I see where you are coming from and unfortunately that is the case sometimes. If you have a strong admin and a weak manager, they will tend to 'rely' on your services to make them look good, but you could end up doing all the work.

I have only worked in areas where my boss has been a professional, i.e. lawyer, doctor, engineer etc. so there is no way I could do their actual work, just the admin part and that is what I was referring to when I said to let them pursue their expertise.

I find the office dynamics can be different depending on where you work. In the many law firms I have worked in the lawyers, in a majority of cases, do not seem to see the admin as anything more than the 'help', but where I am working now, in a Not-for-Profit organization, I am looked at as a contributing member of the team and I find it refreshing.

I have never been taken advantage of by a manager, but I have normally worked for high-level executives and I think it would happen much less at that level, although I'm sure there are exceptions.

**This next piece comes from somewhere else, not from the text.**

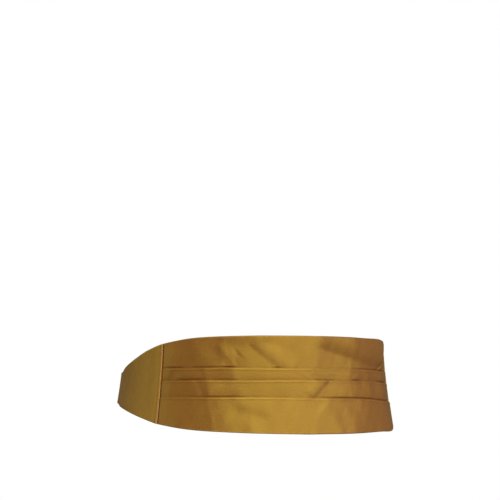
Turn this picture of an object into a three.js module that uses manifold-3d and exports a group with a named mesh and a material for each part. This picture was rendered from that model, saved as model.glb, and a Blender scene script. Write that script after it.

I have written an article today, August 31st, on the to-do list and as I suggested in that article, it might be worth your while to track your tasks on a to-do list so you will know what is on your plate and if you ever had to show someone what you were doing, you would have an easy reference to what you do all day. Sometimes your job and your manager's may overlap and you actually are doing most of the work. That should be picked up at your performance review. Most organizations have a meeting with your immediate supervisor, but also independently with the Human Resources Department. This would be the time to discuss being overworked and underappreciated and you would have your to-do list to show exactly what you were talking about.

Lower level managers also have performance reviews and will need to show what projects they have completed and what is on their plate. They are however expected to delegate the work and not to do it all themselves, but if the admin is too loaded down then there is something wrong with that picture.

Patricia Robb said...

Just to be accurate. Upper level executives also have performance reviews and are accountable for the work they produce.